I was familiar with XTC thanks to 97X and songs like Making Plans For Nigel and Love On A Farmboy’s Wages, but my main exposure to the British act came once I entered college and my buddy Streuss became enthralled with their quirky brand of Beatles-tinged alternative rock. In fact, Skylarking came out at the beginning of my freshman year when I was learning to live without 97X.

Dear God didn’t appear on the original version of the band’s Todd Rundgren-produced masterpiece Skylarking, but was added after the controversial song gained popularity on college rock stations.

“And all the people that you made in your image, see them fighting in the street ’cause they can’t make opinions meet about God.”

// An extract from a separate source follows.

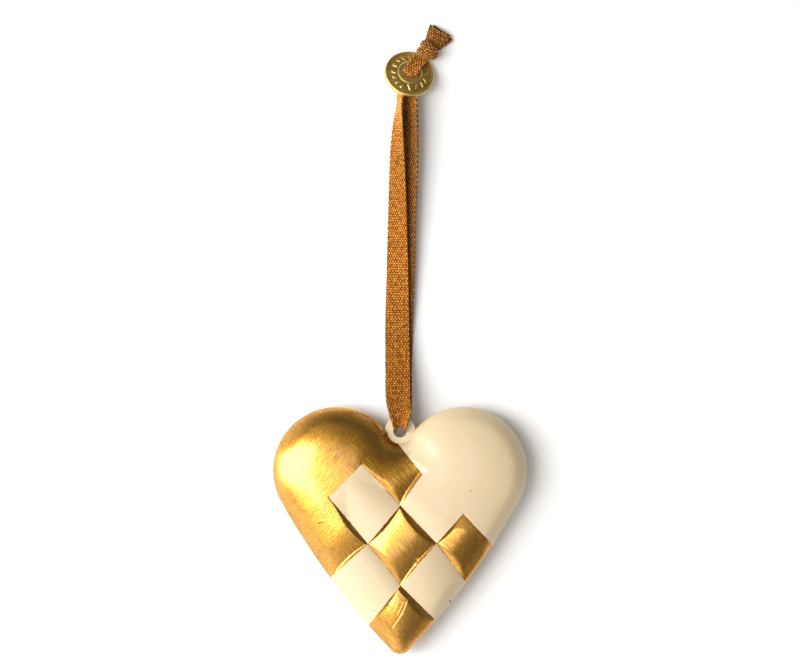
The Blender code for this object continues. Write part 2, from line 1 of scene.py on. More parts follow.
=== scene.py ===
"""A painted metal heart with its woven ribbon and brass disc, lying on a pale table.

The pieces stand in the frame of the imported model: +Y from the heart's tip towards the ribbon, +X to
the right and +Z up, out of the heart's front face. Lengths in the fields below are in metres unless
they are named in millimetres.
"""

from __future__ import annotations

import logging
import math
from dataclasses import dataclass
from enum import Enum

import bmesh
import bpy
import numpy as np
from mathutils import Matrix, Vector
from mathutils.geometry import delaunay_2d_cdt
from mathutils.kdtree import KDTree


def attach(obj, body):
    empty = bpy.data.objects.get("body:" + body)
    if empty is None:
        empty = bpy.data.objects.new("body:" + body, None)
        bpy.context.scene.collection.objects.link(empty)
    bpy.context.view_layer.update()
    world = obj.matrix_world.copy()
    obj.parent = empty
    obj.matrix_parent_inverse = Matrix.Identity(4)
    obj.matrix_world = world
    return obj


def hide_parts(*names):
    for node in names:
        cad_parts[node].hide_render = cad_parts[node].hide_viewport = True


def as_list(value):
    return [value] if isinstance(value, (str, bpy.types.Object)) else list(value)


MM = 0.001

Socket = bpy.types.NodeSocket
Material = bpy.types.Material
Piece = bpy.types.Object
# A point of the ribbon's route, the direction across it there, its width and its curl in degrees.
Stop = tuple[Vector, Vector, float, float]

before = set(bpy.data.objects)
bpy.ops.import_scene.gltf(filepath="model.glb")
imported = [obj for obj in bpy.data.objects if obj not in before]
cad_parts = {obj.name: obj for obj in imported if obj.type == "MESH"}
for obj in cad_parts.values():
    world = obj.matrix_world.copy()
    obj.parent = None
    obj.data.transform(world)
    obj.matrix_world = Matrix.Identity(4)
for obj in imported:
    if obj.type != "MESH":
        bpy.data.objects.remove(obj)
log = logging.getLogger("heart_ornament")


class Strand(Enum):
    """Which way a strand of the ribbon's loop leaves the tab."""

    FRONT = "ribbon_front_strand"
    BACK = "ribbon_back_strand"


class Slot(Enum):
    """The material slots of the record."""

    PAINT = "heart_paint"
    CLOTH = "ribbon_cloth"
    BRASS = "disc_brass"


def linear(colour: str) -> tuple[float, float, float, float]:
    """Linear RGBA of an sRGB colour such as "#c08020"."""
    channels = [int(colour[k : k + 2], 16) / 255 for k in (1, 3, 5)]
    return (*[c / 12.92 if c <= 0.04045 else ((c + 0.055) / 1.055) ** 2.4 for c in channels], 1.0)


def smooth_step(value: np.ndarray, low: float, high: float) -> np.ndarray:
    """0 below low, 1 above high and a smooth curve between."""
    t = np.clip((value - low) / (high - low), 0.0, 1.0)
    return t * t * (3.0 - 2.0 * t)


@dataclass
class Tree:
    """A node tree with short ways to add and join nodes."""

    tree: bpy.types.NodeTree

    def add(self, kind: str, inputs: dict | None = None, output: int | str = 0, **settings: object) -> Socket:
        """Adds a node.

        Args:
            kind: The node's type name.
            inputs: Values, sockets or lists of sockets by input name or number.
            output: The name or number of the output that is wanted.
            settings: Properties of the node itself.

        Returns:
            That output.
        """
        node = self.tree.nodes.new(kind)
        for name, value in settings.items():
            setattr(node, name, value)
        for key, value in (inputs or {}).items():
            for one in value if isinstance(value, list) else [value]:
                self.put(node.inputs[key], one)
        return node.outputs[output]

    def put(self, target: Socket, value: object) -> None:
        """Gives an input a value, or links a socket to it."""
        if isinstance(value, Socket):
            self.tree.links.new(value, target)
        else:
            target.default_value = value

    def maths(self, operation: str, *values: object) -> Socket:
        """The result of a math node on numbers or sockets."""
        return self.add("ShaderNodeMath", dict(enumerate(values)), operation=operation)

    def times(self, first: object, second: object) -> Socket:
        """The product of two numbers or sockets."""
        return self.maths("MULTIPLY", first, second)

    def times_add(self, first: object, second: object, third: object) -> Socket:
        """The product of two numbers or sockets, with a third added."""
        return self.maths("MULTIPLY_ADD", first, second, third)

    def vector(self, operation: str, first: object, second: object, output: str = "Vector") -> Socket:
        """The result of a vector math node."""
        key = "Scale" if operation == "SCALE" else 1
        return self.add("ShaderNodeVectorMath", {0: first, key: second}, output, operation=operation)

    def split(self, vector: Socket) -> tuple[Socket, ...]:
        """The three parts of a vector."""
        return tuple(self.add("ShaderNodeSeparateXYZ", {0: vector}).node.outputs)

    def place(self) -> Socket:
        """Where the shaded point lies in its object."""
        return self.add("ShaderNodeTexCoord", output="Object")

    def mesh_value(self, name: str) -> Socket:
        """A number that the mesh carries."""
        return self.add("ShaderNodeAttribute", output="Fac", attribute_name=name)

    def ramp(self, value: object, low: float, high: float, start: float = 0.0, end: float = 1.0) -> Socket:
        """A smooth change from start to end as the value goes from low to high."""
        inputs = dict(enumerate((value, low, high, start, end)))
        return self.add("ShaderNodeMapRange", inputs, interpolation_type="SMOOTHSTEP")

    def mix(self, factor: object, first: object, second: object) -> Socket:
        """The mix of two colours, as values or sockets."""
        return self.add("ShaderNodeMix", {0: factor, 6: first, 7: second}, 2, data_type="RGBA")

    def noise(self, vector: Socket, scale: float, detail: float = 2.0) -> Socket:
        """The value of a noise texture; one over the scale is the size of its grain in metres."""
        return self.add("ShaderNodeTexNoise", {"Vector": vector, "Scale": scale, "Detail": detail}, "Fac")

    def streaks(self, vector: Socket, degrees: float, across: float, stretch: float) -> Socket:
        """Noise drawn out along one direction in the plane, like the hairs of a brush."""
        turn = (0.0, 0.0, -math.radians(degrees))
        turned = self.add("ShaderNodeMapping", {"Vector": vector, "Rotation": turn})
        drawn = self.add("ShaderNodeMapping", {"Vector": turned, "Scale": (1.0 / stretch, 1.0, 1.0)})
        return self.noise(drawn, 1.0 / across, 3.0)

    def bump(self, strength: float, distance: float, height: Socket) -> Socket:
        """The normal of a finely uneven surface."""
        return self.add("ShaderNodeBump", {"Strength": strength, "Distance": distance, "Height": height})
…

The Plimsouls – A Million Miles Away
from Valley Girl soundtrack

Like a lot of folks who weren’t living in Southern California in 1983, the first time that I ever heard The Plimsouls was in the movie Valley Girl. The power-pop band not only had a couple songs on the once difficult to find soundtrack but made a cameo as a band performing in a club.

Somehow, the jangly, kinetic A Million Miles Away was little more than a minor hit at the time.

(that the ridiculously catchy song wasn’t everywhere is inexplicable)

The Nails – 88 Lines About 44 Women
from Mood Swing

I can’t say that I’ve ever heard anything else by The Nails, a Colorado band for which Dead Kennedy’s Jello Biafra was once a roadie, but 97X certainly played the hell out of the quirky 88 Lines About 44 Women back in the day.

Of course, with some of the song’s lyrical content it was destined to never be more than a cult hit.

Psychedelic Furs – The Ghost In You
from All Of This And Nothing

Like The Plimsouls, the British post-punk act Psychedelic Furs had music featured in Valley Girl with the song Love My Way (and would find even greater success when their song Pretty In Pink provided inspiration for the John Hughes movie of the same name).

The Ghost In You would be the first track on the Furs’ 1984 album Mirror Moves and a song that my friend Beej would discover watching WTBS’ Night Tracks late-night video show.

Beej played Mirror Moves into the ground that summer, but I never tired of the lovely and dreamy song (and still haven’t).